Canada improved its record to 4-0 despite a dose of adversity. The Canadians fell behind an opponent for the first time in the tournament when Damien Fleury put France up 2-1 on the power play at the 1:37 mark of the second.

Claude Giroux replied on a Canadian man advantage to send the teams to the dressing room in a 2-2 tie after two periods. Vlasic was credited with the winner at 2:22 of the third after a bouncing puck deflected past French netminder Florian Hardy off teammate Jonathan Janil.

Canada’s Ryan O’Reilly and France’s Olivier Dame-Malka traded first-period goals.

A raucous sold-out crowd of 14,510 at AccorHotel­s Arena in Paris was vocal in support of France, which had impressed with wins over Finland and Switzerlan­d in preliminar­y-round games.

Tempers ran high in the game. France was whistled for 10 minutes in penalties, while Canada received 33 minutes. Forward Jeff Skinner was assessed a major penalty and game misconduct for a spear on goaltender Hardy with 16:08 left to play in the third.

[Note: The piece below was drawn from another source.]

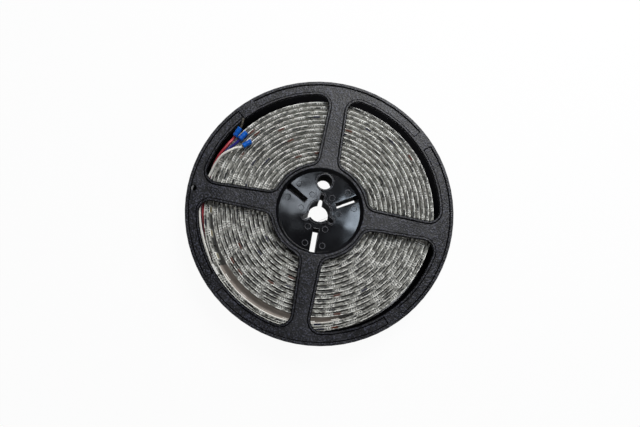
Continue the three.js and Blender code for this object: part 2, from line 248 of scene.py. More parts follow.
def apply_modifier(piece: Object, kind: str, **settings: object) -> None:
    """Adds a modifier with the given settings and applies it.

    Args:
        piece: The object.
        kind: The modifier's type.
        settings: Its properties.
    """
    pick(piece)
    modifier = piece.modifiers.new(kind.lower(), kind)
    for name, value in settings.items():
        setattr(modifier, name, value)
    bpy.ops.object.modifier_apply(modifier=modifier.name)


def reshape(piece: Object, move: Callable[[Array], Array]) -> None:
    """Moves every vertex of a piece by a function of an N by 3 array, in metres.

    Args:
        piece: The object.
        move: Takes the points and returns the moved ones.
    """
    count = len(piece.data.vertices)
    points = np.zeros(count * 3, np.float64)
    piece.data.vertices.foreach_get("co", points)
    piece.data.vertices.foreach_set("co", move(points.reshape(-1, 3)).astype(np.float32).ravel())
    piece.data.update()


def face_outwards(piece: Object) -> None:
    """Makes the faces of closed shells point outwards.

    Args:
        piece: The object.
    """
    mesh = bmesh.new()
    mesh.from_mesh(piece.data)
    bmesh.ops.recalc_face_normals(mesh, faces=mesh.faces)
    mesh.to_mesh(piece.data)
    mesh.free()


def smooth(piece: Object, degrees: float = 40) -> None:
    """Shades a piece smooth across edges flatter than an angle."""
    pick(piece)
    bpy.ops.object.shade_smooth_by_angle(angle=math.radians(degrees), keep_sharp_edges=True)


def settle(piece: Object, slot: str, *nodes: str) -> None:
    """Rides a finished piece on the reel, hides the CAD nodes that it replaces and logs its size.

    Args:
        piece: The finished object, placed in the reel's frame.
        slot: Not used.
        nodes: The CAD nodes that it replaces.
    """
    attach(piece, "root")
    if nodes:
        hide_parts(*nodes)
    kind = "vertices" if piece.type == "MESH" else "splines"
    log.info("%s: %d %s", piece.name, len(getattr(piece.data, kind)), kind)


def complete(piece: Object, material: Material, degrees: float, slot: str, *nodes: str) -> None:
    """Turns a closed piece's faces out, shades and paints it, and settles it.

    Args:
        piece: The modelled piece.
        material: Its only material.
        degrees: The angle up to which its edges are shaded smooth.
        slot: The record's material slot.
        nodes: The CAD nodes that it replaces.
    """
    face_outwards(piece)
    smooth(piece, degrees)
    paint(piece, material)
    settle(piece, slot, *nodes)


# --- finishes


def sockets(group: NodeTree, way: str, **named: tuple[str, object]) -> None:
    """Makes a node group's sockets from name=(kind, default).

    Args:
        group: The node group.
        way: "INPUT" or "OUTPUT".
        named: Each socket's kind and default, by name.
    """
    for name, (kind, default) in named.items():
        made = group.interface.new_socket(name=name, in_out=way, socket_type=f"NodeSocket{kind}")
        if default is not None:
            made.default_value = default


@dataclass(frozen=True)
class Nodes:
    """A short way to add and wire the nodes of one tree."""

    tree: NodeTree

    def add(self, kind: str, inputs: dict | None = None, **settings: object) -> Node:
        """Adds a node, sets it up and feeds its inputs.

        Args:
            kind: The node's type without "ShaderNode".
            inputs: Values or output sockets, by input name or number.
            settings: The node's own properties.

        Returns:
            The new node.
        """
        node = self.tree.nodes.new(kind if kind.startswith("Node") else f"ShaderNode{kind}")
        for name, value in settings.items():
            setattr(node, name, value)
        for key, value in (inputs or {}).items():
            self.feed(node, key, value)
        return node

    def feed(self, node: Node, key: str | int, value: object) -> None:
        """Links an output socket to an input, or sets the input's value.

        Args:
            node: The node.
            key: The input's name or number.
            value: The socket or value.
        """
        if isinstance(value, NodeSocket):
            self.tree.links.new(value, node.inputs[key])
        else:
            node.inputs[key].default_value = value

    def math(self, operation: str, *values: object) -> NodeSocket:
        """A Math node's result."""
        return self.add("Math", dict(enumerate(values)), operation=operation).outputs[0]

    def times(self, *factors: object) -> NodeSocket:
        """The product of some values."""
        return reduce(lambda first, second: self.math("MULTIPLY", first, second), factors)

    def plus(self, first: object, second: object) -> NodeSocket:
        """The sum of two values."""
        return self.math("ADD", first, second)

    def rest(self, value: object) -> NodeSocket:
        """What is left of one."""
        return self.math("SUBTRACT", 1.0, value)

    def split(self, vector: NodeSocket) -> list[NodeSocket]:
        """A vector's three parts."""
        return list(self.add("SeparateXYZ", {0: vector}).outputs)

    def noise(self, where: NodeSocket, scale: object, detail: float, **inputs: float) -> NodeSocket:
        """A noise texture's value."""
        return self.add("TexNoise", {"Vector": where, "Scale": scale, "Detail": detail, **inputs}).outputs[0]

    def distance(self, where: NodeSocket, point: Triple) -> NodeSocket:
        """How far a place is from a fixed point."""
        return self.add("VectorMath", {0: where, 1: point}, operation="DISTANCE").outputs["Value"]

    def ramp(self, value: NodeSocket, low: float, high: float) -> NodeSocket:
        """A value that rises smoothly from 0 at low to 1 at high."""
        node = self.add("MapRange", {0: value, 1: low, 2: high}, interpolation_type="SMOOTHSTEP", clamp=True)
        return node.outputs[0]

    def mix(self, share: object, first: object, second: object) -> NodeSocket:
        """A colour between two colours.

        Args:
            share: How much of the second.
            first: The colour at 0.
            second: The colour at 1.

        Returns:
            The mixed colour.
        """
        node = self.add("Mix", data_type="RGBA")
        for key, value in ((0, share), (6, first), (7, second)):
            self.feed(node, key, value)
        return node.outputs[2]


def rgb(red: int, green: int, blue: int) -> tuple[float, float, float, float]:
    """A linear colour from eight-bit screen values."""
    shares = [value / 255 for value in (red, green, blue)]
    return (*[share / 12.92 if share <= 0.04045 else ((share + 0.055) / 1.055) ** 2.4 for share in shares], 1.0)


def grain_group() -> NodeTree:
    """The fine pebble of a spark-eroded or cast surface: a height, and a mask of its peaks.

    Returns:
        The shared node group.
    """
    group = bpy.data.node_groups.get("moulded_grain")
    if group:
        return group
    group = bpy.data.node_groups.new("moulded_grain", "ShaderNodeTree")
    sockets(group, "INPUT", Vector=("Vector", None), Size=("Float", 0.5), Coarse=("Float", 0.35))
    sockets(group, "OUTPUT", Height=("Float", None), Peaks=("Float", None))
    nodes = Nodes(group)
    entry = nodes.add("NodeGroupInput")
    where = entry.outputs["Vector"]
    scale = nodes.math("DIVIDE", 1000.0, entry.outputs["Size"])
    fine = nodes.noise(where, scale, 2.0, Roughness=0.6)
    wide = nodes.noise(where, nodes.times(scale, 0.3), 1.0)
    leave = nodes.add("NodeGroupOutput")
    nodes.feed(leave, "Height", nodes.plus(fine, nodes.times(wide, entry.outputs["Coarse"])))
    nodes.feed(leave, "Peaks", nodes.ramp(fine, 0.5, 0.66))
    return group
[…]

Hardy made 32 saves for France, while Canadian goaltender Chad Johnson stopped 22 shots.

Canada was without Tyson Barrie, who had led all defencemen in scoring with seven points in three games before suffering a tournament-ending lowerbody injury away from the ice Thursday.

Chris Lee, a 36-year-old from MacTier, Ont., was registered for the tournament on Friday and took Barrie’s place on the second defence pairing with Calvin de Haan. Lee had 14 goals and 65 points in 2016-17 with Magnitogor­sk Metallurg of the KHL and had been with Canada as a practice player. Another defenceman, Colton Parayko, had arrived in Paris after his St. Louis Blues were eliminated from the Stanley Cup playoffs, but was not yet ready for game action.

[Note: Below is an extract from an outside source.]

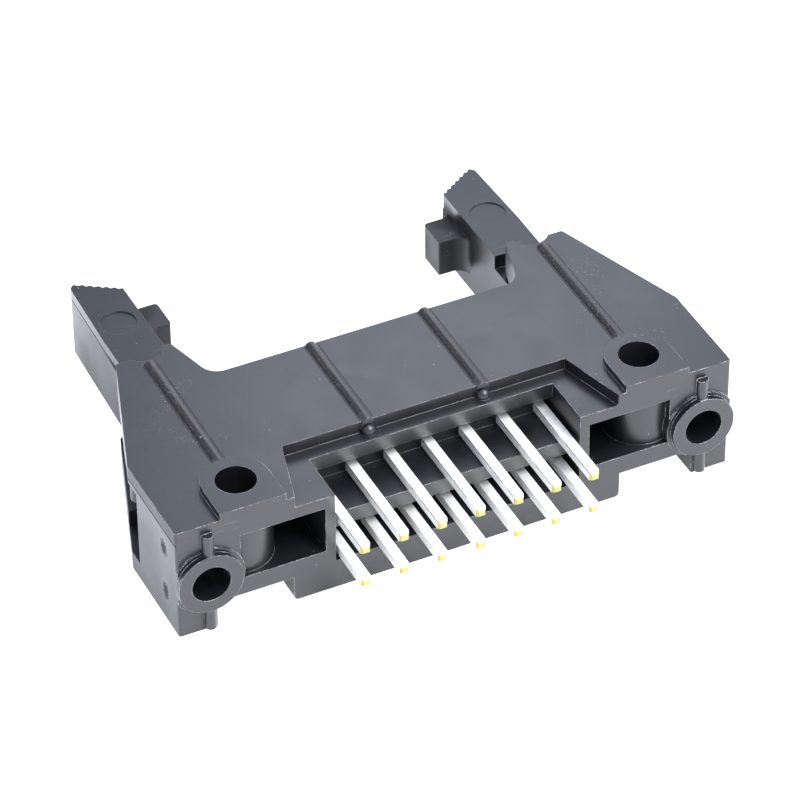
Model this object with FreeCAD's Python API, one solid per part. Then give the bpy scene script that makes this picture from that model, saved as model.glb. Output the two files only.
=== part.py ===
import FreeCAD, Part
import os
from math import sqrt, tan, atan2, cos, sin, pi

V = FreeCAD.Vector

# Shrouded pcb header with two ejector latches, lying on its long side face.
# Millimetres. X runs along the header, Y points from the board side to the mating side, Z is up.
# The origin is on the lower long side, on the line through the two side mounting holes.
# Depths are measured from the board-side face of the housing towards the mating side.

# Contacts
pitch = 2.54                # between neighbours in a row, and between the two rows
contacts_per_row = 7
post = 0.64                 # square wire
tail_length = 2.62          # past the faces of the standoff rings
post_tip = 0.22             # length of the four-sided point at each end
post_tip_flat = 0.42        # width of the flat left at the point
row_height = 2.55           # lower row above the resting side

# Housing, outline seen from above. Its length follows from the contacts and the margins below.
end_block = 8.1             # from the end of the plug cavity to the end face
body_height = 8.0
mating_depth = 12.8         # open edge of the plug cavity
straight_depth = 7.0        # end faces run straight this far and then taper
tower_taper = 3.2           # outer corner of a tower, inwards from the end face
tower_rise = 3.45           # outer corners of the towers past the open edge
finger_rise = 3.9           # inner fingers of the towers past the open edge
finger_beside = 1.1         # tip of a finger beyond the end of the plug cavity
finger_foot_beside = 0.05   # foot of a finger at the open edge, likewise
finger_root_radius = 1.2
finger_tip_radius = 0.25
lead_in_radius = 1.25       # round notch where a trunnion enters
lead_in_inset = 0.15        # its middle inwards from the pivot
lead_in_rise = 0.75         # its middle past the end of the tower
corner_radius = 0.15
kink_radius = 0.3
tower_corner_radius = 0.2
plate = 1.3                 # the two plates of a tower beside the pivot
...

The two-time defending world champion Canadians remain first in Group B at 4-0. Earlier on Thursday in Paris, the Czech Republic shut out Norway 1-0.

In Group A action in Cologne, Germany, Russia moved into first place with a 3-0 shutout of Denmark, while Sweden beat Latvia 2-0. Canada’s next game is against 2-1-1-0 Switzerlan­d Saturday.